At the requester, the response packets have similar rules. The duplicate packet detected by the requester is discarded. This case can only occur when a request packet is not lost but is only delayed in the fabric long enough for the requester to resend it. The second response with the duplicate PSN is discarded. The invalid PSN at the requester can occur when one or more packets in a multiple packet response are lost in the fabric. In this case, the requester resends the request.
PSNs use a fixed and finite number of bits in the transport header which is included in each packet. Therefore, the PSNs are continually reused as the counters generating them wrap from their maximum value back to zero. By using a PSN that is much larger than the number of packets that may be outstanding, requesters and responders establish a range of packet sequence numbers in the duplicate and invalid ranges.

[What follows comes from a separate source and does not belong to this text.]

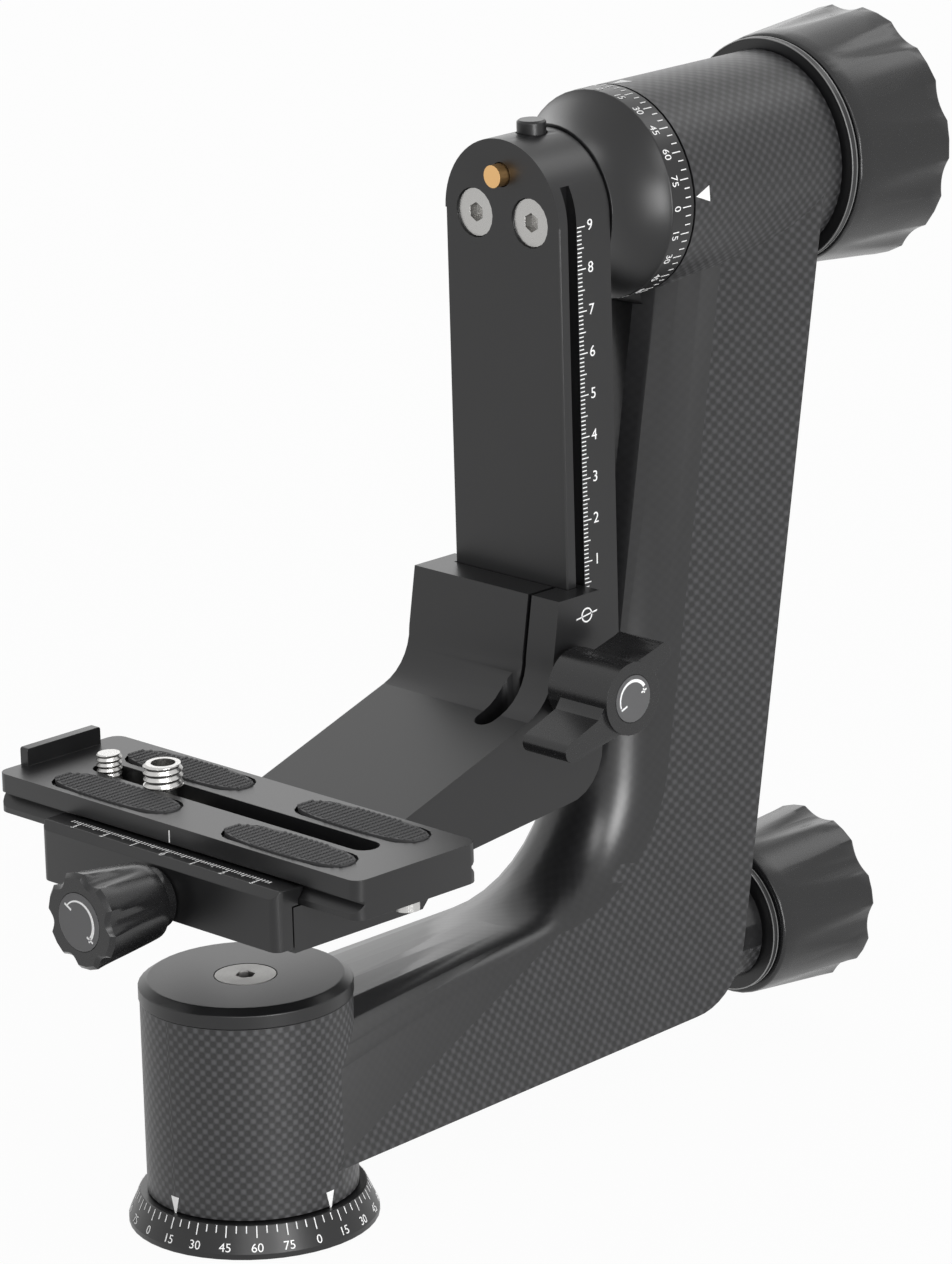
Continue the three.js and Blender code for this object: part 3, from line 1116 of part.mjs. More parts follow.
padPlaces.forEach(([name, x, from, to]) => {
  place(name, alongZ(capsule(x, PAD_HALF_W, from, to), PAD_SEAT_Z + FIT, PAD_TOP_Z), RUBBER);
});
[['safety_screw_near', -SAFETY_Y], ['safety_screw_far', SAFETY_Y]].forEach(([name, y]) => {
  const head = PLATE_BOTTOM_Z - FIT;
  const profile = [
    [0, head - SAFETY_HEAD_H], [SAFETY_HEAD_R, head - SAFETY_HEAD_H], [SAFETY_HEAD_R, head],
    [SAFETY_SHANK_R, head], [SAFETY_SHANK_R, SAFETY_TOP_Z], [0, SAFETY_TOP_Z],
  ];
  place(name, turned(profile, 'z', FACETS_SMALL, [0, y, 0]), STEEL);
});

// Camera screws with their washers, in the slot
function cameraScrew(name, washerName, y, neckR, r, topZ, holeR) {
  const centre = [0, y, 0];
  const headTopZ = CAMERA_HEAD_Z + CAMERA_HEAD_H;
  const neck = r > neckR
    ? [[neckR, headTopZ], [neckR, PLATE_TOP_Z + FIT], [r, PLATE_TOP_Z + FIT]]
    : [[r, headTopZ]];
  const profile = [
    [0, CAMERA_HEAD_Z], [CAMERA_HEAD_R, CAMERA_HEAD_Z], [CAMERA_HEAD_R, headTopZ],
    ...neck, [r, topZ - CAMERA_TIP], [r - CAMERA_TIP, topZ], [0, topZ],
  ];
  let screw = turned(profile, 'z', FACETS_MEDIUM, centre).subtract(block(
    -CAMERA_HEAD_R - FIT, CAMERA_HEAD_R + FIT, y - COIN_SLOT_W * HALF_SHARE, y + COIN_SLOT_W * HALF_SHARE,
    CAMERA_HEAD_Z - CUT_PAST, CAMERA_HEAD_Z + COIN_SLOT_DEEP,
  ));
  if (holeR > 0) {
    const holeZ = topZ - THREE_EIGHTHS_HOLE_DEEP;
    screw = screw.subtract(rod('z', holeR, holeZ, topZ + CUT_PAST, centre, FACETS_MEDIUM));
  }
  place(name, screw, STEEL);
  const low = headTopZ + FIT;
  const high = low + CAMERA_WASHER_T;
  place(washerName, ring('z', neckR + RUN_FIT, CAMERA_WASHER_R, low, high, centre, FACETS_MEDIUM), PLASTIC);
}
cameraScrew(
  'quarter_inch_screw', 'quarter_inch_screw_washer', QUARTER_Y, QUARTER_R, QUARTER_R, QUARTER_TOP_Z, 0,
);
cameraScrew(
  'three_eighths_screw', 'three_eighths_screw_washer', THREE_EIGHTHS_Y, THREE_EIGHTHS_NECK_R, THREE_EIGHTHS_R,
  THREE_EIGHTHS_TOP_Z, THREE_EIGHTHS_HOLE_R,
);

export default group;
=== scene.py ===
# %% [markdown]
# A gimbal head carries a long lens beside its arm, so that the lens swings freely about two axes.
# The solids come in already placed, as a fixed frame in metres. This script gives them finishes and
# adds what is too fine for the solids: broken edges, threads, beaded pads, printing, and painted
# highlights on the collar rims.

# %% Load the frame
import bpy
import bmesh
import json
import math
from mathutils import Matrix, Vector


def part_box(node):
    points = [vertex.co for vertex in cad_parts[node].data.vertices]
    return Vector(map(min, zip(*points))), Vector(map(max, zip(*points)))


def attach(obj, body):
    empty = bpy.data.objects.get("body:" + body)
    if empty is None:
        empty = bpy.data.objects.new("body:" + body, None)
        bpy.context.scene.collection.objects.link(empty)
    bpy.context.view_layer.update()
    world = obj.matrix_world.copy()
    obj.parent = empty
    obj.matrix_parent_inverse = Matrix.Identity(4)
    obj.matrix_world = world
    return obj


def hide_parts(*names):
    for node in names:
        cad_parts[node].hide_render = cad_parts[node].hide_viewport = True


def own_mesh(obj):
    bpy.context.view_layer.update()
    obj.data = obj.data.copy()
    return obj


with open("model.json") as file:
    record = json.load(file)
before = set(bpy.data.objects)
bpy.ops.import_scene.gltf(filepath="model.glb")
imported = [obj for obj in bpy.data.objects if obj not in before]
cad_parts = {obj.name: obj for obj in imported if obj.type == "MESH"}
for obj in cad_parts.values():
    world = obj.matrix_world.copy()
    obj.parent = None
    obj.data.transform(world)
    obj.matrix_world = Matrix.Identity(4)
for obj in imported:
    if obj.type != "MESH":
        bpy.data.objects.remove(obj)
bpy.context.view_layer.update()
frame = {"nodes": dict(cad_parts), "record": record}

# %% [markdown]
# The camera stands about 1.5 m away with a long lens, as in a shop photograph. A long lens keeps
# parallel edges nearly parallel. Its place and turn were worked out from the printed scales, whose
# ticks are a known centimetre apart, so the render lines up with the photograph without any shift.

# %% Camera
mm = 0.001
turn_deg, drop_deg, roll_deg = 45.78, 16.697, -1.609
lens_mm, sensor_mm, sight_m = 185.02, 36.0, 20.0
camera_place = Vector((-0.9393, -1.0441, 0.5599))
turn, drop, roll = (math.radians(a) for a in (turn_deg, drop_deg, roll_deg))
look = Vector((math.cos(drop) * math.cos(turn), math.cos(drop) * math.sin(turn), -math.sin(drop)))
across = Vector((math.sin(turn), -math.cos(turn), 0.0))
down = look.cross(across)
right = math.cos(roll) * across - math.sin(roll) * down
up = -(math.sin(roll) * across + math.cos(roll) * down)
camera_data = bpy.data.cameras.new("view")
camera_data.sensor_width = sensor_mm
camera_data.lens = lens_mm
camera_data.clip_end = sight_m
camera = bpy.data.objects.new("view", camera_data)
bpy.context.scene.collection.objects.link(camera)
axes = Matrix((right, up, -look)).transposed().to_4x4()
camera.matrix_world = Matrix.Translation(camera_place) @ axes
bpy.context.scene.camera = camera
bpy.context.scene.view_settings.view_transform = "Standard"
print("camera with a lens of", lens_mm, "mm at", tuple(camera_place))

# %% [markdown]
# Colours are picked as the eye sees them, in hex. Blender works with linear light, so one function
# turns a hex value into linear numbers with the sRGB curve. A second function adds a node, sets it
# and wires it.

# %% Colour and node helpers
def linear(code):
    parts = [int(code[i:i + 2], 16) / 255 for i in (1, 3, 5)]
    return tuple(c / 12.92 if c <= 0.04045 else ((c + 0.055) / 1.055) ** 2.4 for c in parts) + (1.0,)


def add_node(tree, kind, settings=None, wires=None):
    node = tree.nodes.new(kind)
    for name, value in (settings or {}).items():
        setattr(node, name, value)
    for socket, value in (wires or {}).items():
        if isinstance(value, bpy.types.NodeSocket):
            tree.links.new(value, node.inputs[socket])
        else:
            node.inputs[socket].default_value = value
    return node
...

A problem arises with PSNs when a logical connection between two end nodes is terminated (torn down) and then reestablished while packets are in flight. In this case, a packet from the old, stale connection may arrive at the responder. The responder may interpret this packet as a valid packet when it is actually a stale packet from the old connection.
One of the solutions described in the prior art is to add wait states between tearing down a logical connection established between two particular sets of queue pairs and then reestablishing the logical connection between these same two sets of queue pairs. Thus, the end nodes wait long enough for all possible stale packets from the old connection to expire. Although this solution does solve the problem, it can significantly affect the end nodes' performance, especially when connections are often torn down and then reestablished.
Therefore, a need exists for a method, system, and product for efficiently managing data transfers in a network.